Michael Billington in the Guardian (four stars) – “With plays such as My Child and Contractions, Mike Bartlett has established a reputation as a theatrical miniaturist. Now he has written a big, epic, expansive play about climate change, corporate corruption, fathers and children. And, even if there are times when Bartlett seems overwhelmed by the sheer weight of material, Rupert Goold has come up with a gorgeously carnivalesque production that is more than a match for Enron… What we witness is both a partial family reconciliation and an acceptance of the need for positive action to save the planet. Far from being preachy, the play is humane, multi-stranded and generally engrossing; and my only reservation is that, in the later stages of its three-and-a-quarter hours, it descends into a speculative, futuristic whimsy… It is, in every sense, a big play that has the courage of its convictions.”
Dominic Maxwell in The Times (three stars) – “Bartlett has written small-scale, emotionally ruthless plays for the Royal Court. This has more scope – and less accuracy… ‘The play is presented using as much set, props and costume as possible,’ say the stage directions – the kind of challenge no director is likely to resist, let alone a showman such as Rupert Goold. So the action takes place on a platform that snakes around the floor of the Cottesloe, or in the two high, shallow stages on either side of the room. It’s exciting to sit among it all… Bartlett has a great ear for dialogue, but there are too many scenes that are entertaining but not strictly necessary… Nothing in here is dull. But there’s too much of it, and the impact is muted.”

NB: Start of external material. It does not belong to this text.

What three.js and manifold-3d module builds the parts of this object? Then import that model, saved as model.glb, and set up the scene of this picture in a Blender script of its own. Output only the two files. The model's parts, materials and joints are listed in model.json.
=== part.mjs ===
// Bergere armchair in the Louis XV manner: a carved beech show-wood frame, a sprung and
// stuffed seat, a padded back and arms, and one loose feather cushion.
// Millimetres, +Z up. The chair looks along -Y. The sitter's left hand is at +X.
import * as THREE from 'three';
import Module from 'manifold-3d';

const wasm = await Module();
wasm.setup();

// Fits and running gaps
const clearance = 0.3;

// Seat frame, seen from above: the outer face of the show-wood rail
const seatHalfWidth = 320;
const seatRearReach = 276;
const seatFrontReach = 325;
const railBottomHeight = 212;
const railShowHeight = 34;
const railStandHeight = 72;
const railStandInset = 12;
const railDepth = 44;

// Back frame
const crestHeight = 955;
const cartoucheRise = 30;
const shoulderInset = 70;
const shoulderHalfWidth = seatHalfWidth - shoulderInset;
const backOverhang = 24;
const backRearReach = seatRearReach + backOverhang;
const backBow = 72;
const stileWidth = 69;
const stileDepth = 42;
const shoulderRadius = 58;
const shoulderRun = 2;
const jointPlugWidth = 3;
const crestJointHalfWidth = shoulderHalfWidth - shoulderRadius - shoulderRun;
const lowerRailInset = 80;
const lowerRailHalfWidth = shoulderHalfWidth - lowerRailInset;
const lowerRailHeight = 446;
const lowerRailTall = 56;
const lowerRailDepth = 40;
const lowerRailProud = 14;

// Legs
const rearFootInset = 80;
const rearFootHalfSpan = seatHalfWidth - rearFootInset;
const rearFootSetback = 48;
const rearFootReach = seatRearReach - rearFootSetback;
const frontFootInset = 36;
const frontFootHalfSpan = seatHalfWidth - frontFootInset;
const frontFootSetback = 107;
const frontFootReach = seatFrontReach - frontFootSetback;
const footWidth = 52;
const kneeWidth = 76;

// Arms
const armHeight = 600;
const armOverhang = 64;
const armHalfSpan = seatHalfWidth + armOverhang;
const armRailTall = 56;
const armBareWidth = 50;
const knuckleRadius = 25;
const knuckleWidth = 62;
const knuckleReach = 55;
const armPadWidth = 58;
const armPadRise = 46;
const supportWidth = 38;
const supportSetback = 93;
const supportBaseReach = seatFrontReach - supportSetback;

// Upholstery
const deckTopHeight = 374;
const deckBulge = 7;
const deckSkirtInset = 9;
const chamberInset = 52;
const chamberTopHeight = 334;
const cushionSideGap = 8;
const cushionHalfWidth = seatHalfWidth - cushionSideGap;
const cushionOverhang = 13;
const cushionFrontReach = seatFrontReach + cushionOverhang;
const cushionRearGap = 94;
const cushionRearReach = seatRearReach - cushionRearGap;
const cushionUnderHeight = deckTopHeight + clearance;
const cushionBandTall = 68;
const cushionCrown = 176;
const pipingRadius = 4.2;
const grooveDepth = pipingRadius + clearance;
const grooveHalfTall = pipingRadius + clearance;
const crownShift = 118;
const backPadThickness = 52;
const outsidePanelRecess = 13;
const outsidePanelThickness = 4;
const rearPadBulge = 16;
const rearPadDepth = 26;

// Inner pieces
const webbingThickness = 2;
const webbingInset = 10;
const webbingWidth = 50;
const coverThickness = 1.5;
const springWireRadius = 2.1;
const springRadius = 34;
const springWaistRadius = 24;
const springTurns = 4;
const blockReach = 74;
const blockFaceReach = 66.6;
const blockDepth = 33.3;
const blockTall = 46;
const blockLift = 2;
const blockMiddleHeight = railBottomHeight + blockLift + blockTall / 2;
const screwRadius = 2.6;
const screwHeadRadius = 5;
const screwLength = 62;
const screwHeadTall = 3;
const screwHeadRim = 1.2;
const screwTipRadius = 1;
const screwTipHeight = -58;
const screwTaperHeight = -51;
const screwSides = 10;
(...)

Henry Hitchings in the Evening Standard (four stars) – “This is one of the most audacious productions I have seen at the National Theatre. Previously known for intimate pieces, Mike Bartlett has created something completely different: a three-hour play of startling ambition. Full of ideas and invention, it’s often hard work for the audience. But its messiness is brilliant, and Rupert Goold’s production positively drips with bravura… True, it’s not easy to relate to the characters, and the intellectual arguments are less than heavyweight. But as theatre, the production is frequently mesmerising. Raine and Williams are excellent, and there’s a wonderfully moody turn by Tom Goodman-Hill as a man veering into mid-life crisis. Others feel underused. A cast of 17 performs more than 40 roles, and some of the smaller ones are superfluous… Undeniably flawed, Earthquakes in London is sure to divide opinion. Some will find it exhausting, but this demented carnival confirms Bartlett, 29, as one of our most exciting young playwrights.”

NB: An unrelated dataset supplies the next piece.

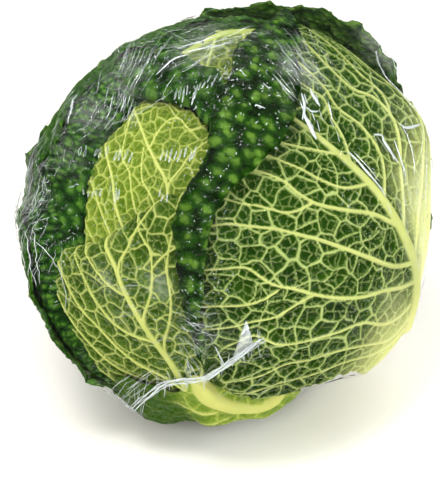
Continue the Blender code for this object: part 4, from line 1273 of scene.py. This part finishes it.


# painted glints: white ribbons on the film's wrinkles standing in for highlights, where (u0, v0)-(u1, v1), how many,
# way in degrees counter-clockwise from the right, spread of it, length, width, bow, brightness of the painted glint
PAINTED_GLINT_ZONES = [
    ((94, 80), (117, 98), 9, 58, 3, 20, 0.95, 0.3, 1.0),
    ((84, 76), (120, 106), 26, 58, 3, 18, 0.6, 0.2, 0.6),
    ((60, 92), (96, 122), 18, 52, 3, 26, 0.6, 0.3, 0.5),
    ((112, 34), (168, 74), 30, 48, 3, 36, 0.6, 0.3, 0.55),
    ((84, 182), (98, 204), 6, 86, 6, 13, 0.7, 1.0, 0.7),
    ((5, 160), (34, 246), 54, 80, 3, 26, 0.8, 0.4, 0.8),
    ((30, 250), (48, 292), 7, 86, 4, 30, 0.9, 0.8, 0.8),
    ((24, 112), (60, 168), 22, 62, 4, 24, 0.7, 0.4, 0.5),
    ((168, 18), (240, 58), 30, 14, 5, 24, 0.8, 0.5, 0.5),
    ((276, 40), (326, 96), 50, 128, 4, 26, 0.6, 0.4, 0.6),
    ((326, 60), (376, 130), 12, 126, 6, 16, 0.6, 0.8, 0.45),
    ((398, 110), (430, 250), 36, 102, 4, 36, 0.9, 0.5, 0.6),
    ((108, 272), (152, 332), 50, 6, 6, 9, 0.5, 0.4, 0.6),
    ((178, 300), (214, 348), 34, -24, 12, 13, 0.5, 1.6, 0.9),
    ((178, 345), (206, 392), 22, -62, 10, 18, 0.5, 1.2, 0.85),
    ((5, 166), (28, 236), 46, 76, 18, 8, 0.6, 0.3, 0.7),
    ((60, 216), (130, 300), 16, 40, 12, 16, 0.5, 1.0, 0.35),
    ((84, 384), (142, 412), 20, 24, 9, 20, 0.9, 1.2, 0.7),
    ((150, 330), (230, 400), 26, 36, 10, 24, 0.5, 1.0, 0.45),
    ((240, 330), (330, 408), 20, 30, 12, 20, 0.5, 1.0, 0.4),
    ((225, 50), (290, 150), 110, 70, 60, 2.4, 1.0, 0.3, 1.0),
    ((178, 150), (240, 300), 90, 70, 60, 2.2, 0.9, 0.3, 0.9),
    ((150, 62), (236, 112), 70, 70, 50, 2.6, 0.9, 0.3, 0.9),
    ((26, 146), (56, 330), 80, 80, 30, 3.0, 0.9, 0.3, 0.9),
    ((60, 150), (100, 230), 46, 76, 40, 2.6, 0.8, 0.3, 0.8),
    ((340, 130), (398, 210), 24, 122, 16, 6, 0.6, 0.3, 0.7),
    ((100, 40), (236, 60), 30, 40, 40, 3.0, 0.8, 0.3, 0.9),
]
# small closed loops of film standing in rows, painted white as glints: box, count, way, length, strength
PAINTED_GLINT_LOOPS = [
    ((58, 136), (112, 146), 9, 66, 13, 1.0), ((148, 138), (196, 158), 8, 76, 15, 1.0),
    ((168, 76), (198, 94), 6, 74, 13, 0.9), ((54, 178), (76, 196), 5, 76, 9, 0.9),
    ((90, 184), (97, 198), 2, 86, 13, 0.9), ((150, 184), (164, 200), 3, 80, 10, 0.8),
    ((196, 66), (232, 84), 8, 60, 9, 0.6),
]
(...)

Paul Taylor in the Independent (four stars) – “With plays such as My Child and Cock, Mike Bartlett has made his mark as a laser-sharp minimalist. Now he’s been encouraged to ‘think big’, as they say, in Earthquakes in London, a sprawling, three-and-a-quarter-hour, five-act epic … Rupert Goold‘s staging of the piece (a co-production between Headlong and the National) characteristically goes for broke in its flair and flamboyance. An orange S-shaped catwalk snakes through the punters, some of whom sit by it on swivel-chairs, transforming the Cottesloe into a phantasmagorical vision of a louche, moneyed bar and powerfully evoking a society bent on distracting itself from the truth through decadent excess… What’s impressive about the piece is its mix of zeitgeist-capturing ambition and irreverent refusal to lapse into tidy-minded preaching… If not as theatrically penetrating, for my taste, as the best of Bartlett’s miniatures, Earthquakes in London still scores highly on the Richter scale.”